**CHALLENGE:** Quote verbatim the span of lines that begins the listing below and closes with the line containing "caster_wheel(name, 1 if".

**GIVEN DATA:**
------------------------------------------------------------------------

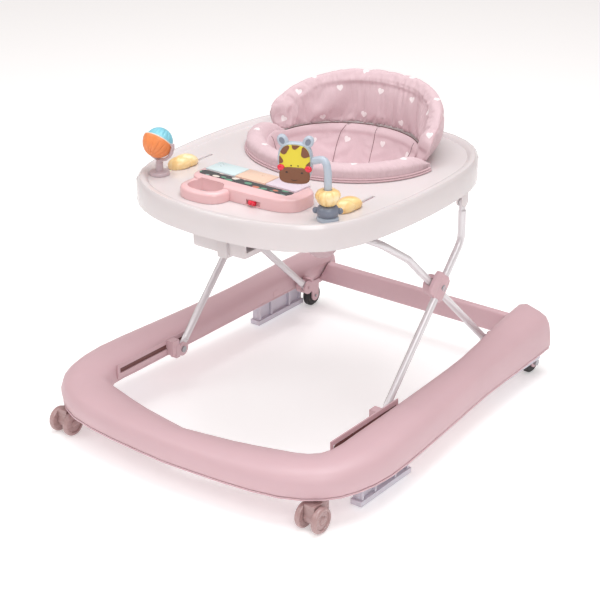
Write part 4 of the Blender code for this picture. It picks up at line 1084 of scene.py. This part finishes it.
# ---- wheels and hardware
def caster_wheel(name, out):
    """A moulded disc with a rolled tread and a stepped hub; out is the side of its face along X."""
    low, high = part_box(name)
    at = placed((low + high) / 2)
    radius = (high.z - low.z) / 2
    face = (high.x - low.x) / 2 * 0.98
    profile = [
        (0.0024, face - 0.0002), (0.0052, face), (0.0062, face - 0.0006),
        (0.007, face - 0.0024), (radius - 0.0066, face - 0.0024), (radius - 0.0058, face - 0.0004),
        (radius - 0.004, face), (radius - 0.0018, face - 0.0008), (radius - 0.0004, face - 0.0028),
        (radius, face - 0.005), (radius, -face + 0.003), (radius - 0.0006, -face + 0.0012),
        (radius - 0.002, -face), (0.0024, -face),
    ]
    rings = [[(out * h, r * cos(a), r * sin(a)) for a in turns(56)] for r, h in profile]
    obj = piece(f"{name}_disc", *lofted(rings + rings[:1]), "caster_rose", name, "pink_plastic", at)
    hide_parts(name)
    cap = (out * (face - 0.0006), 0, 0)
    blob(f"{name}_hub_cap", cap, (0.0012, 0.0036, 0.0036), "caster_rose", at, name, "pink_plastic")


def caster_wheels():
    for side, _ in SIDES:
        for where in ("inner", "outer"):
            name = f"caster_wheel_{side}_{where}"
            caster_wheel(name, 1 if middle(name).x > middle(f"caster_axle_{side}").x else -1)


# Each side's crossing of the two frames, the foot of its upright leg, and how far out that leg's tube runs
CROSS_AT = Vector((0, 0.0827, 0.2406))
UPRIGHT_FOOT = Vector((0, -0.075, 0.0735))
UPRIGHT_X = 0.208
TUBE_RADIUS = 0.0061
SADDLE_REACH = 0.0215


def crossing_saddles():
    """The outer cover of each crossing: a rounded saddle with a ridge over the tube and one beside it."""
    along = (CROSS_AT - UPRIGHT_FOOT).normalized()
    across = Vector((0, -along.z, along.y))
    rows, count = 28, 40
    for side, sign in SIDES:
        out = Vector((sign, 0, 0))
        foot = out * (UPRIGHT_X - TUBE_RADIUS + 0.0002)
        rings = []
        for i in range(rows + 1):
            s = -1 + 2 * i / rows
            wide = 0.0128 + 0.00882 * max(0.0, 1 - abs(s) ** 3.2) ** (1 / 3.2)
            tall = sqrt(max(0.0, 1 - max(0.0, (abs(s) - 0.88) / 0.12) ** 2)) * 0.5 + 0.5
            place = CROSS_AT + along * (SADDLE_REACH * s)
            ring = []
            for k in range(count + 1):
                t = -1 + 2 * k / count
                ridge = exp(-(((t + 0.02) / 0.3) ** 2))
                second = exp(-(((t - 0.66) / 0.16) ** 2))
                edge = sqrt(max(0.0, 1 - abs(t) ** 6))
                height = (0.004 * edge + 0.0052 * ridge + 0.0014 * second) * tall
                ring.append(place + across * (wide * t) + out * (UPRIGHT_X - 0.0006 + height))
            ring.append(place + across * wide + foot)
            ring.append(place - across * wide + foot)
            rings.append(ring)
        obj = solid(f"crossing_saddle_{side}", rings, "pink_plastic", "upright_legs")
        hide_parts(f"joint_cover_outer_{side}")
        # painted shade: dark blobs standing for the inside of the cover's corner slots
        corners = ((0.018, -0.0105), (-0.018, -0.0105), (0.018, 0.01), (-0.018, 0.01))
        for number, (s, t) in enumerate(corners):
            at = CROSS_AT + along * s + across * t + out * (UPRIGHT_X + 0.001)
            blob(f"crossing_slot_shade_{side}_{number + 1}", at, (0.0022, 0.0018, 0.0018), "dark",
                 Matrix(), "upright_legs", "pink_plastic")


INNER_WALL_X = 0.218


def arm_details():
    """On each arm's inner wall: a dark sheet of painted shade in the rail's slot, the cover of the pad's
    catch, and a dark disc of painted shade for a screw hole.
    """
    middle_z, half_z = 0.0835, 0.0044
    cover = superellipse(0.0165, 0.0062, 5.0, 40)
    for side, sign in SIDES:
        rail_low, rail_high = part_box(f"slide_rail_{side}")
        # painted shade: a dark sheet laid on the wall where the rail's slot runs
        slot = half_turn((rail_low.y + 0.0108, middle_z), half_z, 13)
        slot += [(rail_high.y - 0.0064, middle_z - half_z), (rail_high.y - 0.0064, middle_z + half_z)]
        rings = [[(sign * (INNER_WALL_X - gap), y, z) for y, z in slot] for gap in (0.0003, 0.00005)]
        solid(f"rail_shade_{side}", rings, "recess", "base", "pink_plastic")
        rings = []
        for depth, shrink in ((-0.0004, 1.0), (0.0024, 1.0), (0.0032, 0.93)):
            x = sign * (INNER_WALL_X - depth)
            rings.append([(x, 0.208 + y * shrink, 0.0775 + z * shrink) for y, z in cover])
        solid(f"catch_cover_{side}", rings, "pink_plastic", "base")
        # painted shade: a dark disc standing for the inside of a screw hole
        hole = (sign * (INNER_WALL_X - 0.0001), 0.274, 0.09)
        blob(f"screw_hole_shade_{side}", hole, (0.0004, 0.002, 0.002), "dark", Matrix(), "base", "pink_plastic")


# ---- CAD nodes that stay
OTHER_LOOKS = {
    "music_panel_housing": "pink_gloss",
    "music_key_3": "key_lilac",
    "globe_stand": "stand_lilac",
    "caster_housing_left": "caster_rose",
    "caster_housing_right": "caster_rose",
}


def dress_nodes():
    """Every CAD node gets the look of its record slot, or its own, and smooth shading."""
    slots = {entry["node"]: entry["material_slot"] for entry in frame["record"]["subparts"]}
    for name, obj in NODES.items():
        obj.data.materials.clear()
        obj.data.materials.append(LOOKS[OTHER_LOOKS.get(name, slots[name])])
        soften(obj)


# ---- studio
FLOOR_REACH = 9.0
LIGHT_COLOUR = (0.965, 0.99, 1.0)
SKY_COLOUR = (1.0, 0.885, 0.85, 1.0)
LIGHTS = (
    ("key", (-1.6, -1.9, 2.6), (0, 0, 0.2), 1.8, 20.0),
    ("fill", (1.9, -1.8, 2.2), (0, 0, 0.3), 1.6, 28.0),
    ("top", (0.2, 0.1, 3.0), (0, 0, 0.2), 2.2, 61.0),
)


def pale_floor():
    corners = [(x * FLOOR_REACH, y * FLOOR_REACH, 0) for x, y in ((-1, -1), (1, -1), (1, 1), (-1, 1))]
    floor = new_object("floor", corners, [(0, 1, 2, 3)])
    made = Shader("pale floor")
    ground = made.mix(made.noise(1.5), (0.84, 0.84, 0.84, 1.0), (0.86, 0.86, 0.86, 1.0))
    made.set(Base_Color=ground, Roughness=0.9)
    made.set(Emission_Color=(1.0, 1.0, 1.0, 1.0), Emission_Strength=0.34)
    floor.data.materials.append(made.material)


def studio():
    """A pale room: its floor, its sky, three soft lights and the camera."""
    pale_floor()
    world = bpy.data.worlds.new("studio")
    world.use_nodes = True
    background = world.node_tree.nodes["Background"].inputs
    background["Color"].default_value = SKY_COLOUR
    background["Strength"].default_value = 0.42
    SCENE.world = world
    for name, place, aim, size, power in LIGHTS:
        light = bpy.data.lights.new(name, "AREA")
        light.size = size
        light.energy = power
        light.color = LIGHT_COLOUR
        obj = bpy.data.objects.new(name, light)
        obj.location = place
        obj.rotation_euler = (Vector(place) - Vector(aim)).to_track_quat("Z", "Y").to_euler()
        SCENE.collection.objects.link(obj)
    camera = bpy.data.objects.new("camera", bpy.data.cameras.new("camera"))
    a, e = radians(AZIMUTH), radians(ELEVATION)
    back = Vector((sin(a) * cos(e), -cos(a) * cos(e), sin(e)))
    camera.location = Vector(LOOK_AT) + back * DISTANCE
    camera.rotation_mode = "QUATERNION"
    camera.rotation_quaternion = back.to_track_quat("Z", "Y")
    camera.data.lens = LENS
    camera.data.sensor_width = 36.0
    SCENE.collection.objects.link(camera)
    SCENE.camera = camera
    SCENE.view_settings.view_transform = "Standard"


dress_nodes()
seat_back()
seat_ring()
seat_sling()
globe()
giraffe_face()
giraffe_beads()
sliding_toys()
music_panel()
caster_wheels()
crossing_saddles()
arm_details()
studio()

------------------------------------------------------------------------

**EXERCISE ANSWER:**
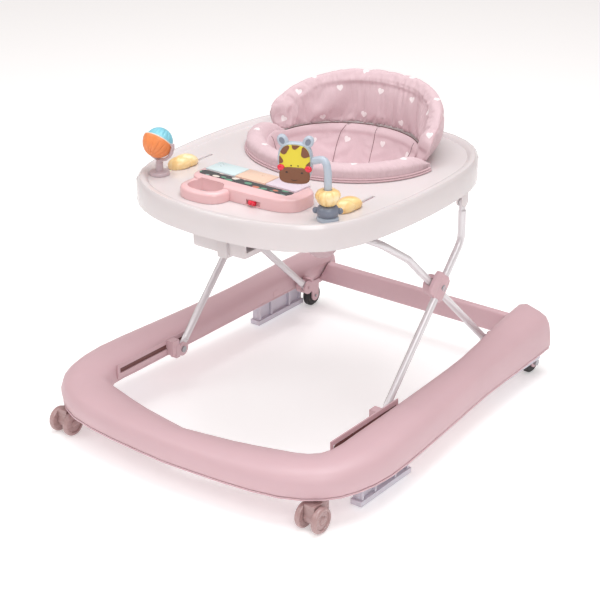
Write part 4 of the Blender code for this picture. It picks up at line 1084 of scene.py. This part finishes it.
# ---- wheels and hardware
def caster_wheel(name, out):
    """A moulded disc with a rolled tread and a stepped hub; out is the side of its face along X."""
    low, high = part_box(name)
    at = placed((low + high) / 2)
    radius = (high.z - low.z) / 2
    face = (high.x - low.x) / 2 * 0.98
    profile = [
        (0.0024, face - 0.0002), (0.0052, face), (0.0062, face - 0.0006),
        (0.007, face - 0.0024), (radius - 0.0066, face - 0.0024), (radius - 0.0058, face - 0.0004),
        (radius - 0.004, face), (radius - 0.0018, face - 0.0008), (radius - 0.0004, face - 0.0028),
        (radius, face - 0.005), (radius, -face + 0.003), (radius - 0.0006, -face + 0.0012),
        (radius - 0.002, -face), (0.0024, -face),
    ]
    rings = [[(out * h, r * cos(a), r * sin(a)) for a in turns(56)] for r, h in profile]
    obj = piece(f"{name}_disc", *lofted(rings + rings[:1]), "caster_rose", name, "pink_plastic", at)
    hide_parts(name)
    cap = (out * (face - 0.0006), 0, 0)
    blob(f"{name}_hub_cap", cap, (0.0012, 0.0036, 0.0036), "caster_rose", at, name, "pink_plastic")


def caster_wheels():
    for side, _ in SIDES:
        for where in ("inner", "outer"):
            name = f"caster_wheel_{side}_{where}"
            caster_wheel(name, 1 if middle(name).x > middle(f"caster_axle_{side}").x else -1)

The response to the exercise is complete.